Scientists Grow Intestinal Tissues With Functional Nerves In The Lab

Researchers are using the tissue, synthesized with human pluripotent stem cells and implanted into mice, to study a rare form of Hirschprung’s disease.

Nov 23, 2016
Joshua A. Krisch

WIKIMEDIA COMMONS, MARVIN101Researchers at Cincinnati Children's Hospital have succeeded in engineering intestinal tissue with functional nerves in a laboratory setting. Their method, described in a study published this week (November 21) in Nature Medicine, brings regenerative medicine one step closer to making practical use of human pluripotent stem cells for transplants and, nearer term, modeling and studying intestinal disorders.

“One day this technology will allow us to grow a section of healthy intestine for transplant into a patient,” said coauthor Michael Helmrath of Cincinnati Children's, in a press release. “But the ability to use it now to test and ask countless new questions will help human health to the greatest extent.”
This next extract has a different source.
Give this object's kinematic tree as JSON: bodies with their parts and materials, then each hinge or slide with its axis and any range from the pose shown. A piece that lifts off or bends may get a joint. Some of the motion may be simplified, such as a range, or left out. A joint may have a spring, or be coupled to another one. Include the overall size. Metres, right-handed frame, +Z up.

Helmrath and colleagues placed human pluripotent stem cells in a biochemical bath to form intestinal tissue, and then engineered a nervous system from embryonic nerve cells in a separate petri dish. After several attempts, the team succeeded at incorporating its primitive nervous system into the intestinal tissue, even inducing the enteric nerve precursor cells and intestinal cells to grow in concert. The researchers then transplanted the engineered intestines and nerves into mice where, they reported, the sample grew normally, even demonstrating peristalsis.

Helmrath’s team then used the engineered intestine to study Hirschprung’s disease, a condition in which the rectum and colon fail to develop a normal local nervous system. The researchers found an association with the disease in the gene PHOX2B; experimentally mutating it in the engineered intestine, the team observed damage to the synthetic tissue’s nervous system.